## GIVEN MATERIAL
|---|

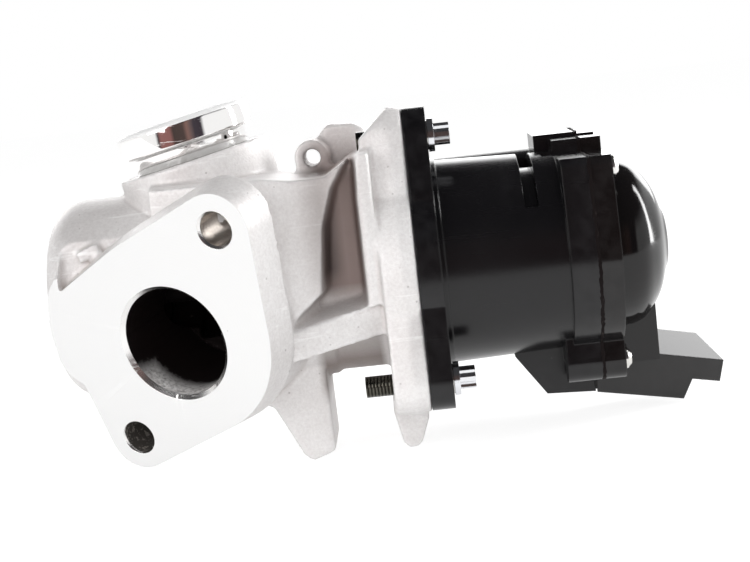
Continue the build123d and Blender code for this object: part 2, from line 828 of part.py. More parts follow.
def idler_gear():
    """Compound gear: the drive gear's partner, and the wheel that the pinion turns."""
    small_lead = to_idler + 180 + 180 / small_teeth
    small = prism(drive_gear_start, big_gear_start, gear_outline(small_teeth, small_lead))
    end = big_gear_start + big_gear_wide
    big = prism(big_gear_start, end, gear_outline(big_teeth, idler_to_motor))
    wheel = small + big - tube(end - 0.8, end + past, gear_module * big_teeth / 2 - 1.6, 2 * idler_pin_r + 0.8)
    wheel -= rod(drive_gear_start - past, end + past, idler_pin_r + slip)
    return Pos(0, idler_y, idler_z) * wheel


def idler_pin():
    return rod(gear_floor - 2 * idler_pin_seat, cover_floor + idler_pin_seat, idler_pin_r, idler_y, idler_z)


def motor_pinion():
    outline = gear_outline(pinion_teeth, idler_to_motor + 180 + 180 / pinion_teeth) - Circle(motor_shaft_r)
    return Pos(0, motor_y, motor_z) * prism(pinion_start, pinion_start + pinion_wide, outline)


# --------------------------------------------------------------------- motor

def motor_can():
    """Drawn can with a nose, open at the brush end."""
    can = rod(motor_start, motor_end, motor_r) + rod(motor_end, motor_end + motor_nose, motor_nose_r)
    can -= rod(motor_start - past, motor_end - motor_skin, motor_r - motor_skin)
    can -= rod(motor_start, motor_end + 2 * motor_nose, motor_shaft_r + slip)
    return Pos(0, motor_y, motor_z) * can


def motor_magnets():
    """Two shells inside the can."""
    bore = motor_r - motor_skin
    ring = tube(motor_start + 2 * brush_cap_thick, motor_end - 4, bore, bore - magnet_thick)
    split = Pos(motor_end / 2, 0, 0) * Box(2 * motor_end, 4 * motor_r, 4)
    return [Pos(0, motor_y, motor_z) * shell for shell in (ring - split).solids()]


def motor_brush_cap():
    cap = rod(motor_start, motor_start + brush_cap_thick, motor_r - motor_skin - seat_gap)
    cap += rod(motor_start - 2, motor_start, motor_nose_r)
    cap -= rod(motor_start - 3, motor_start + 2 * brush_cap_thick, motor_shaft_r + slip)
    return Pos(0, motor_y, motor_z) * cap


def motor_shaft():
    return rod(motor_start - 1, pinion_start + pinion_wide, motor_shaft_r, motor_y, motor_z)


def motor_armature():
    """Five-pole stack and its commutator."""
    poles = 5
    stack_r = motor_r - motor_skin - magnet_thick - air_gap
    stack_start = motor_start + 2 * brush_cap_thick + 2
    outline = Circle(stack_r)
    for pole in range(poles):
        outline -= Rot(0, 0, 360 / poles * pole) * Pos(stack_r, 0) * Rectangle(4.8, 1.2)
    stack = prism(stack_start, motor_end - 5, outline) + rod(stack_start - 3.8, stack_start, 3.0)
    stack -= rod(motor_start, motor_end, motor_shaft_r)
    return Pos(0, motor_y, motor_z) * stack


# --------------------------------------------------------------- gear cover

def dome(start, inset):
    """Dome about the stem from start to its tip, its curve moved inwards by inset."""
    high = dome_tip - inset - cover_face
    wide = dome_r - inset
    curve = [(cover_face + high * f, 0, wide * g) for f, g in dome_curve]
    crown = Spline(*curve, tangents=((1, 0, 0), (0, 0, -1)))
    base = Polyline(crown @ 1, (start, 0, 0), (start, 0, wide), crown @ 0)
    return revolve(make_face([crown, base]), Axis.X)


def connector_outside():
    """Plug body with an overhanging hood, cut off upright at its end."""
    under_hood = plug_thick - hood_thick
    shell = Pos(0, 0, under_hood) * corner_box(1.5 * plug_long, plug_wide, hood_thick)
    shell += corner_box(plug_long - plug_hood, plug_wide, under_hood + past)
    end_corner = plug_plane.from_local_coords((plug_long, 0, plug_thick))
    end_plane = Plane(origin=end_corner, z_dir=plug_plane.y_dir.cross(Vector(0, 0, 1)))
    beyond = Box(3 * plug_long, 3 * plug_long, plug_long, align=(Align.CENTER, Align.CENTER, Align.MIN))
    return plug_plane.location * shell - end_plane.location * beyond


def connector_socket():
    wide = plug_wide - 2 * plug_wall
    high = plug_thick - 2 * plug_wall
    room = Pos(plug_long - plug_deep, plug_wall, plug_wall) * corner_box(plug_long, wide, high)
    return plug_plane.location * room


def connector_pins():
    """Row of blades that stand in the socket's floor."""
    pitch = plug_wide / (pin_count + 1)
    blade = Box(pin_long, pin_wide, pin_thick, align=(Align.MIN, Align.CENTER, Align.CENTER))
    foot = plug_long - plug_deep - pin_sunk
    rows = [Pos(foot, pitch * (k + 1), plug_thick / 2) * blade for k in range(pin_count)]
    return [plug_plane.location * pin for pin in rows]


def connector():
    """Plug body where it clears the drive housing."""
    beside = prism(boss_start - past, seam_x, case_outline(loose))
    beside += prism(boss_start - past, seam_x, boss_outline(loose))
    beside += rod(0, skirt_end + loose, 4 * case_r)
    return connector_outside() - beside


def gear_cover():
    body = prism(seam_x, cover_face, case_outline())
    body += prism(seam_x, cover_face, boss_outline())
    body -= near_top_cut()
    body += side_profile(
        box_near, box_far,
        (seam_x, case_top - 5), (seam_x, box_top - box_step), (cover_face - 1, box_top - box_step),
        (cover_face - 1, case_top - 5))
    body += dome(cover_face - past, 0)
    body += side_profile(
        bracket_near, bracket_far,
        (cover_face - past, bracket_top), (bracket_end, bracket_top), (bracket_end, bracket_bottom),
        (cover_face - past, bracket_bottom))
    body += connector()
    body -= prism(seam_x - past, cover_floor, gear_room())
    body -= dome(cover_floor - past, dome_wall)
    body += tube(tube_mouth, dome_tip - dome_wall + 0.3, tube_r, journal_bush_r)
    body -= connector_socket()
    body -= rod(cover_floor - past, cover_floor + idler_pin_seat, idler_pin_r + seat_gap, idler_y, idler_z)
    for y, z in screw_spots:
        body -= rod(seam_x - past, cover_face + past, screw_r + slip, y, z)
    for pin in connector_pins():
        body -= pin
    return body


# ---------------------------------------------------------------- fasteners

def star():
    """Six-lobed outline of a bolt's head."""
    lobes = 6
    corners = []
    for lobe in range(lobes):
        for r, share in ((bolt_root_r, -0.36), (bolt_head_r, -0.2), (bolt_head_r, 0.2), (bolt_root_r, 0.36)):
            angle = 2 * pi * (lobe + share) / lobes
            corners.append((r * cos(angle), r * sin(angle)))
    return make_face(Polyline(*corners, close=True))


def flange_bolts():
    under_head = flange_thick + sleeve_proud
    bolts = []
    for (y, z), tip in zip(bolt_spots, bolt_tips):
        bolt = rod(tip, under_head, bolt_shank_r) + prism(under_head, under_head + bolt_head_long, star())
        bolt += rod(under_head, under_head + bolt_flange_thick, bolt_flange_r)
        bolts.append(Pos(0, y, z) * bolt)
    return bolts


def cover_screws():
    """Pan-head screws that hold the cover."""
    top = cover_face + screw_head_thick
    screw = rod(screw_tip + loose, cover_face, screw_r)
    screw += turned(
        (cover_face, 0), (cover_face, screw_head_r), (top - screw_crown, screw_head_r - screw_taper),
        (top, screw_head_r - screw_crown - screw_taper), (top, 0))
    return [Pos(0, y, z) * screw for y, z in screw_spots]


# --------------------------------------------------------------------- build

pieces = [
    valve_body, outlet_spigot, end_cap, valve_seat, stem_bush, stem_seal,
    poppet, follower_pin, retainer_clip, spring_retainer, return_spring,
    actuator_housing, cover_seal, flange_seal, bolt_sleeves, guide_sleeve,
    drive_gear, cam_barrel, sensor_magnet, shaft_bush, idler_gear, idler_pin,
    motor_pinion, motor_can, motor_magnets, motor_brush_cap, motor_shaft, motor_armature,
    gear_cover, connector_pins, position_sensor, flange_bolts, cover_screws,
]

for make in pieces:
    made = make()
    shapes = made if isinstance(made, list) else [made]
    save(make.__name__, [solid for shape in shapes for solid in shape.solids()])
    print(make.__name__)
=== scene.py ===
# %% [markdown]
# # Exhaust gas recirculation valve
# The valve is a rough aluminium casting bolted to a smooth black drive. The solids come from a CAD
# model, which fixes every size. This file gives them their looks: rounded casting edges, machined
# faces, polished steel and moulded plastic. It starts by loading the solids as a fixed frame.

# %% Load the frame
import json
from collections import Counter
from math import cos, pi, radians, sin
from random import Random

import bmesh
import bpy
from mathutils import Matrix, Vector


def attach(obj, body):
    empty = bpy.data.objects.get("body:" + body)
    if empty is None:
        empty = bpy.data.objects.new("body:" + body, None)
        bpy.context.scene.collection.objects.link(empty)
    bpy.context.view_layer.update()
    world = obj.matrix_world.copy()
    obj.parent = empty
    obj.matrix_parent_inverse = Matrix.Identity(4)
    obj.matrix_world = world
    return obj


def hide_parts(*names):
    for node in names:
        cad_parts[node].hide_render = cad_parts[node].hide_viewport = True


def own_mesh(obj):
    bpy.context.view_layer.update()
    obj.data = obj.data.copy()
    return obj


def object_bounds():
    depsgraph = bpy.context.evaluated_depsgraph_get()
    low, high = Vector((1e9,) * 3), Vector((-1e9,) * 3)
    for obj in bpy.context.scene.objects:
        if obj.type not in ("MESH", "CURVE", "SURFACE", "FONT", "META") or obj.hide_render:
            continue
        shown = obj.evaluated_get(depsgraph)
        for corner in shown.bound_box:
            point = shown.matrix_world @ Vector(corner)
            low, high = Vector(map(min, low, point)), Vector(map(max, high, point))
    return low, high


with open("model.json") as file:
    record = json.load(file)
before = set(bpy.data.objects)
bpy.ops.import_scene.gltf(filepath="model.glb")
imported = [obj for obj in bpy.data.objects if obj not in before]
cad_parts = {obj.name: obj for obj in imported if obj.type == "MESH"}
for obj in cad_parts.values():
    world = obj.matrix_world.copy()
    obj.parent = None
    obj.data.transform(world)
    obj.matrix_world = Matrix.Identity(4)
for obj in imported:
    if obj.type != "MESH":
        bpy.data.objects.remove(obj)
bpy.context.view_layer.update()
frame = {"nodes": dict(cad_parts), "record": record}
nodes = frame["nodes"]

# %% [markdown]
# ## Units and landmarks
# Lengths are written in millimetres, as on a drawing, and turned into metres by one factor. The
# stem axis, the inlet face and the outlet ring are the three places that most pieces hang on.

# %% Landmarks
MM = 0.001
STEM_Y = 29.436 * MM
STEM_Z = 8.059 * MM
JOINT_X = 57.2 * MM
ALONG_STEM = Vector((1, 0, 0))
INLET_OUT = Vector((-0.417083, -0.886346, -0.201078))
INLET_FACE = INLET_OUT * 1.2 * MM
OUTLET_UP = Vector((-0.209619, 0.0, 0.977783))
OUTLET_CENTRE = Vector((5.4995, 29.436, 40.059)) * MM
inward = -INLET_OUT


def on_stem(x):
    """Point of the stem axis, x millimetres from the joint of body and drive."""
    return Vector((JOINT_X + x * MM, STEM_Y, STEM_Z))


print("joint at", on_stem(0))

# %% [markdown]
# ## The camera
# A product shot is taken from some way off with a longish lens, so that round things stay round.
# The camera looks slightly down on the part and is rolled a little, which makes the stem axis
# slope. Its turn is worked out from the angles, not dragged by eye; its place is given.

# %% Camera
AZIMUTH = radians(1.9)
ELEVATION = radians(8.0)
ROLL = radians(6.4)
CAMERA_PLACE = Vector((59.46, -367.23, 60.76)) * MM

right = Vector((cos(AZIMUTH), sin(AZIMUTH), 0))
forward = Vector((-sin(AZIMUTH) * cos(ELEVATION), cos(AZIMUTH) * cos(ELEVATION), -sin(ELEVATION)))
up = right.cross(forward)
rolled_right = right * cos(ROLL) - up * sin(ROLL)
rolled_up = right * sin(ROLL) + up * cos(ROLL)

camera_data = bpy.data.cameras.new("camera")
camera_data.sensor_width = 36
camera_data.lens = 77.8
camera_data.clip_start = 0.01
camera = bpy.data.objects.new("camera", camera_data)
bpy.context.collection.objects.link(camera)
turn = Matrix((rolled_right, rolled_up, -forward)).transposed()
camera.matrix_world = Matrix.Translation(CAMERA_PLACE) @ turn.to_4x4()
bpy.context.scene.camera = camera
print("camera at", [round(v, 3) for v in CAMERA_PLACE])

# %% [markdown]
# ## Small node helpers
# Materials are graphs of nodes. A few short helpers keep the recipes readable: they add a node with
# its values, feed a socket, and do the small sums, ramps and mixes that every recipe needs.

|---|

## WRITTEN REQUEST
Retype, word for word, every line from the line with "for node in" to the line with "shown = obj.evaluated_get(depsgraph)", inclusive. Add nothing.

## EXERCISE RESULT
    for node in names:
        cad_parts[node].hide_render = cad_parts[node].hide_viewport = True


def own_mesh(obj):
    bpy.context.view_layer.update()
    obj.data = obj.data.copy()
    return obj


def object_bounds():
    depsgraph = bpy.context.evaluated_depsgraph_get()
    low, high = Vector((1e9,) * 3), Vector((-1e9,) * 3)
    for obj in bpy.context.scene.objects:
        if obj.type not in ("MESH", "CURVE", "SURFACE", "FONT", "META") or obj.hide_render:
            continue
        shown = obj.evaluated_get(depsgraph)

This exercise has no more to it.